The split-window 1963 Corvette “Stingray” is probably the most famous of all of Chevrolet’s sports cars, and it was born from group of people who became famous or already were – Pete Brock, Ed Cole, Zora Arkus-Duntov, Bill Mitchell, Tony Lapine, Larry Shinoda. Famous to hard core car people, anyway.
It actually took a long time for the Stingray to come to fruition – originally it was slated for 1960 and might have been quite a bit different (at least, underneath), but market realities pushed it to the fall of ’62.
The Humble Original
The original “C1” (a term applied retroactively many years later) Corvette was rather hastily put together from off-the-shelf Chevy bits (the “Blue Flame” six, the Powerglide) and famously used a fiberglass body, like many 1950s sports cars.
Buyers weren’t always happy with the quality of those bodies and the Corvette’s humble pie chassis (mostly inherited from the ’49 Chevy) and powertrain meant it only became a proper sports car with intervention of Arkus-Duntov.
The arrival of Ford’s Thunderbird meant GM couldn’t really drop it, but only Arkus-Duntov’s determination made it work. It was he who saved the car from cancellation and largely he who turned from pretty straight-six also ran to V8 contender starting in 1955.
In 1956-57, Ed Cole and his engineers working on many projects, including “project Q,” an ambitious idea for regular Chevies with rear transaxles, fully independent suspensions, and possibly all-disc brakes. The specs look a little like a Rover P6 under the skin, in hindsight.
These pieces could be used on a potential Corvette replacement in smaller form, and Arkus-Duntov was delighted at the idea of the Q-Corvette. The shared costs would make the Q-Vette a very capable car for much less investment than just designing one low-volume sports car Corvette sales were still tiny in 1956-57, despite selling in much bigger numbers than ’54-’55.
Duntov’s ambitions for the Q-Vette went so far as to include a possible Aluminum-Zinc alloy body, which was light and would silence critics of fiberglass.
Meanwhile, Bill Mitchell held an internal contest to style the new car, and the winning sketch for what the Q-vette would look like was done by the very young GM newbie Pete Brock. Earlier, two other young stylists – Robert Cumberford and Tony Lapine had proposed an aluminum-bodied roadster as C1 replacement, though that car was going to be too costly.

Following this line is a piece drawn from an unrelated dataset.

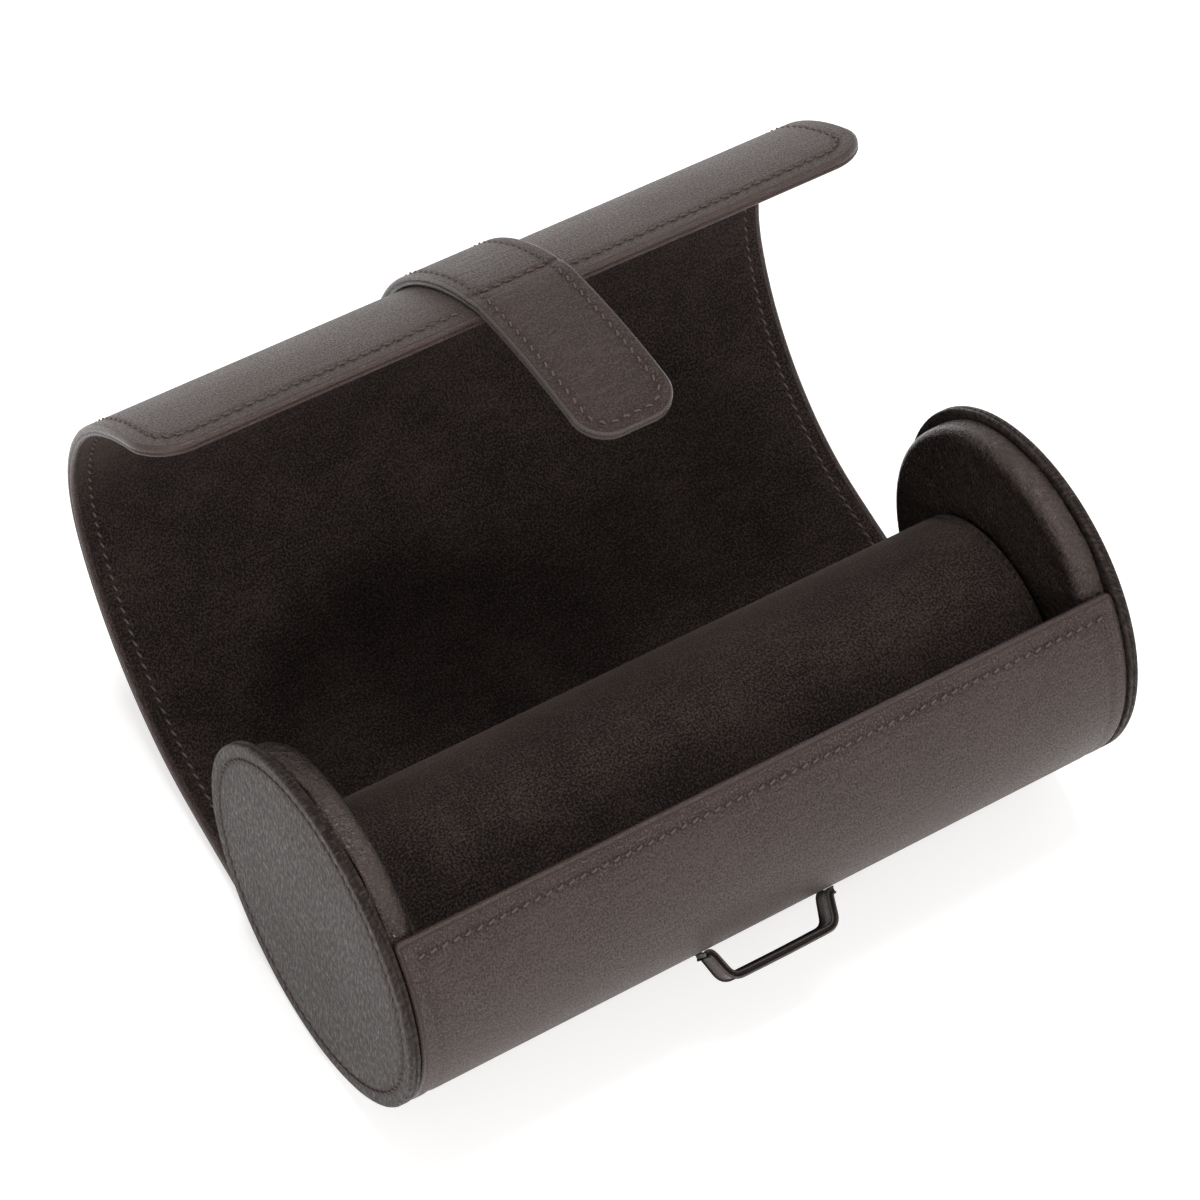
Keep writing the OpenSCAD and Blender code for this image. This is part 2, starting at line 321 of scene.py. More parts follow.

The sharp recession of 1957-58, which resulted auto sales sliding by 30%, killed the Q idea and, consequently, the Q-Vette. The AMA’s racing ban also hurt the Corvette’s prospects just as the C1 was becoming a proper competition car. Economic realities forced the C1 to soldier on into 1962 as a result.
The first Sting Ray
But the momentum did not end there. Bill Mitchell bought one of the development mules, had Brock’s design turned into a racing roadster called XP-96 Sting Ray (built with help from Lapine and Larry Shinoda) in 1959. It made a big public impression, and more or less the lower half used Brock’s style fairly faithfully.

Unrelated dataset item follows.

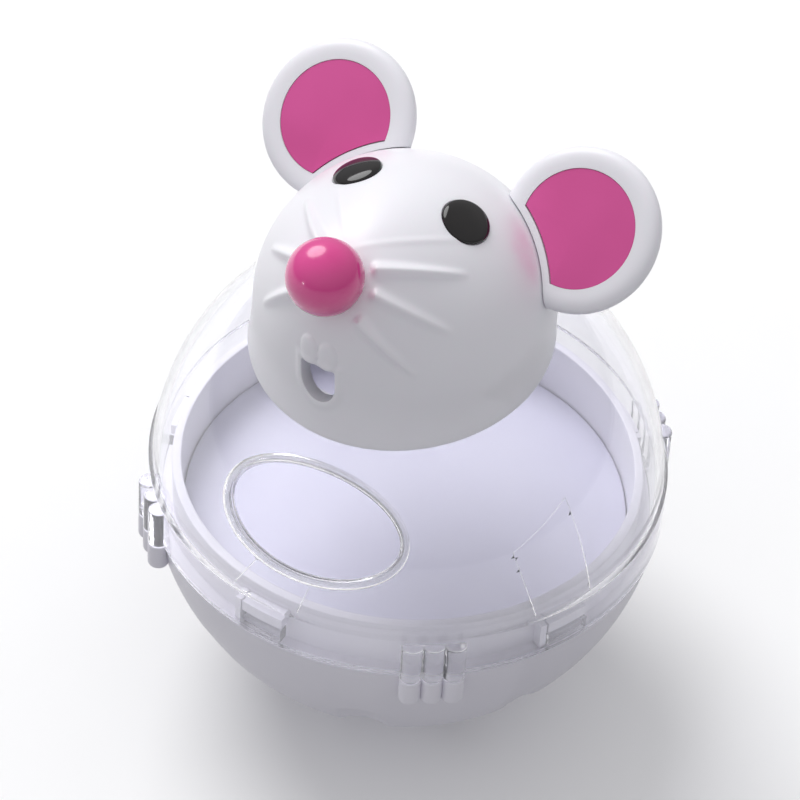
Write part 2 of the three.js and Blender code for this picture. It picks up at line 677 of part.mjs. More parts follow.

Shinoda turned the XP-96 into a production proposal at Mitchell’s request, modifying and reviving some of Brock’s idea, which GM greenlit in April, 1960. He and Lapine also helped create a convertible version – Brock’s idea had been a coupe.
Duntov took some of his Q-vette ideas, particularly the rear suspension – which he was able to convince management on because so much work had already been done on the Q-project – and wrapped them around a new frame.
The resulting car was an instant classic. The split rear window, which Mitchell loved and Arkus-Duntov hated, came in for criticism fairly early, but nobody disputed that the Corvette was an equal of other serious sports cars.
The Split-window is an trademark feature of the car and revered today, but at the time, some owners removed it as soon as a one-piece backlight arrived at the parts counter – it was not uncommon to remove it in 1964-67.
The C2 Corvette Diaspora
The people who created the car also went on to big things.
By the time the C2 arrived, Pete Brock was working at Shelby American, then later founded Brock Racing Enterprises (BRE), famously campaigning Datsuns.
Lapine returned to Europe (he was from Latvia) in 1965 and later oversaw design on Opels and the Porsche 944 and 928. Shinoda later played a key role in the C3 before moving to Ford, where he created the “Boss” Mustang – later he owned his own design firm and consulted on the original Jeep Grand Cherokee.
Arkus-Duntov, Cole, and Mitchell alll remained at GM until their retirements, Duntov firmly in charge of the Corvette program until his retirement in 1975.